## Your objective
Return, exactly as written, every line from the first line of the data below through the line that contains "PROUD = 0.05 * MM".

## Source material
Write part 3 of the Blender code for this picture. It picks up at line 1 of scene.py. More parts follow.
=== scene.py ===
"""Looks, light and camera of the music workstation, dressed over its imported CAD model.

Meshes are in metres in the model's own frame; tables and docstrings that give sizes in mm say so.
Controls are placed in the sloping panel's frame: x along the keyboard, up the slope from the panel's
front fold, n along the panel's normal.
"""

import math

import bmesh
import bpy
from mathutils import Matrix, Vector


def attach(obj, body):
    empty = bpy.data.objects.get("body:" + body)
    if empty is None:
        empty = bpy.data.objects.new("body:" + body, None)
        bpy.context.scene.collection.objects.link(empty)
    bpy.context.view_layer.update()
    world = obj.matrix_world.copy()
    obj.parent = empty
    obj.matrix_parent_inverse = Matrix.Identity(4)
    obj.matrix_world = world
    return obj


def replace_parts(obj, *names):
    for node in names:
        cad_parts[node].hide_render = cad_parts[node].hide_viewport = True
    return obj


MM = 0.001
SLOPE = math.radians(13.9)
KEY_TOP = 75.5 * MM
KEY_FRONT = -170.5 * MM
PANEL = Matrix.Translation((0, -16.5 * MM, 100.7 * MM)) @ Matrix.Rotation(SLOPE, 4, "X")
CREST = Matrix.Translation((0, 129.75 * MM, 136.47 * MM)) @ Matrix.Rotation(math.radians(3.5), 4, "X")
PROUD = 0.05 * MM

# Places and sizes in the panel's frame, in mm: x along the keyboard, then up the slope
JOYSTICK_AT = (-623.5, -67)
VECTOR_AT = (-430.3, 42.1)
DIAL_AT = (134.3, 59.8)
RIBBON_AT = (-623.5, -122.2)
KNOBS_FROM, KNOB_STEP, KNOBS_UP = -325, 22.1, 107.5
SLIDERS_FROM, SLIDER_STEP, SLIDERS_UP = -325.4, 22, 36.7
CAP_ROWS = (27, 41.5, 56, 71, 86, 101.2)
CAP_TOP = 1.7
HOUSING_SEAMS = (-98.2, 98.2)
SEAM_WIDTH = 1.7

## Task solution
Write part 3 of the Blender code for this picture. It picks up at line 1 of scene.py. More parts follow.
=== scene.py ===
"""Looks, light and camera of the music workstation, dressed over its imported CAD model.

Meshes are in metres in the model's own frame; tables and docstrings that give sizes in mm say so.
Controls are placed in the sloping panel's frame: x along the keyboard, up the slope from the panel's
front fold, n along the panel's normal.
"""

import math

import bmesh
import bpy
from mathutils import Matrix, Vector


def attach(obj, body):
    empty = bpy.data.objects.get("body:" + body)
    if empty is None:
        empty = bpy.data.objects.new("body:" + body, None)
        bpy.context.scene.collection.objects.link(empty)
    bpy.context.view_layer.update()
    world = obj.matrix_world.copy()
    obj.parent = empty
    obj.matrix_parent_inverse = Matrix.Identity(4)
    obj.matrix_world = world
    return obj


def replace_parts(obj, *names):
    for node in names:
        cad_parts[node].hide_render = cad_parts[node].hide_viewport = True
    return obj


MM = 0.001
SLOPE = math.radians(13.9)
KEY_TOP = 75.5 * MM
KEY_FRONT = -170.5 * MM
PANEL = Matrix.Translation((0, -16.5 * MM, 100.7 * MM)) @ Matrix.Rotation(SLOPE, 4, "X")
CREST = Matrix.Translation((0, 129.75 * MM, 136.47 * MM)) @ Matrix.Rotation(math.radians(3.5), 4, "X")
PROUD = 0.05 * MM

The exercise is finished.